El guión era un arte
Durante la mayor parte de su gloriosa carrera este escritor, guionista y personaje fuera de lo común llamado Rafael Azcona se negó a aparecer en público, a conceder entrevistas, a ir a estrenos, a salir en la foto, a todos los rituales de pompa y circunstancias que presuntamente exige haber realizado un trabajo excepcional en el arte de inventarse historias, dar sentido, organizar o desarrollar argumentos e ideas ajenas, aportar su inconfundible firma al esqueleto del mejor cine que se ha realizado en este país.
Azcona disfrutaba de admiración tan reverencial como legítima dentro de la industria, la crítica le adoraba, cualquier cinéfilo con dos dedos de conocimiento y de gratitud era consciente de que este hombre poseía un talento demoledor, de que era obligatorio pagar la entrada en todas las películas donde apareciera su nombre, independientemente del resultado final. Pero él se mantenía secreto, sin necesidad de tirarse el rollo ni de reconocimiento público, limitándose a eso tan grandioso de hacer modélicamente su trabajo, cobrarlo y a otra cosa, mariposa. Era un artista mayor e imagino que no tenía dudas sobre esa transparente condición, pero siempre actuó como un profesional, el mejor de los profesionales, al servicio de las películas, con naturalidad, sin exhibicionismo, sin aspavientos, sin tesis doctorales.
Volcó en el cine y a lo largo de cincuenta años su corrosivo talento
Volcó en el cine y a lo largo de cincuenta años su corrosivo talento, sus temibles ojos y oídos para retratar la vida, su insobornable y lúcida visión de las personas y las cosas, su antimaniquea, sarcástica y profunda comprensión de las miserias cotidianas, su habilidad para captar la atmósfera y el lenguaje de la calle, su implacable vocación por ser realista, por no mentir, por no adornar, por no manipular, por no embellecer (realismo tan veraz, que a veces sus personajes, sus circunstancias y su conducta acaban poseyendo aroma surrealista), su convicción de que nada es blanco ni negro sino todo lo contrario.

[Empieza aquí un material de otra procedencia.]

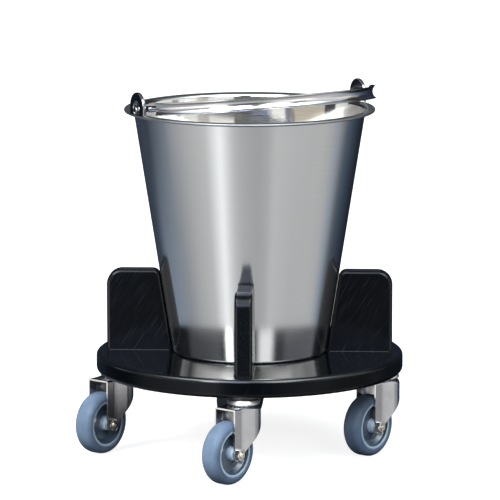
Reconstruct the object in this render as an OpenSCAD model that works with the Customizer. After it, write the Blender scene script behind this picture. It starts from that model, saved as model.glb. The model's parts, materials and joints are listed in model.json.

Esa obra tan larga, compleja y fecunda fue filmada en blanco y negro y en color por directores que encontraron la mejor química con esos guiones y por otros que no estuvieron a la altura de ese universo permanentemente inquietante. Hay películas excelentes en color que adaptan guiones de Azcona, pero siempre he asociado las más brillantes y puras esencias de este hombre a cuatro obras maestras en blanco y negro que desprenden por todos sus poros olor a España. España negra, miserable, auténtica, feroz, humana hasta la exasperación. Están paridas de 1958 a 1963 y sus autores son un italiano llamado Marco Ferreri y un valenciano llamado Berlanga. Se titulan El pisito, El cochecito, Plácido, El verdugo. Todo en ellas permanece en estado de gracia. Nunca se agotan aunque las hayas degustado cien veces. Son como observar la pintura de Goya o leer a Valle-Inclán. Y no ofrecen la menor duda de que detrás de su invención está el identificable, mordaz, turbador y genial universo de Azcona. Sin quitar ni una gota de mérito a los hombres que dirigieron estas obras de arte, resulta evidente que en ellas existen dos talentos que se complementan, un explosivo material escrito que dos creadores han sabido transformar en perdurables imágenes. Deberían ser de visión obligada en los colegios para aprender modélicamente la historia de España. Y da miedo. También piedad.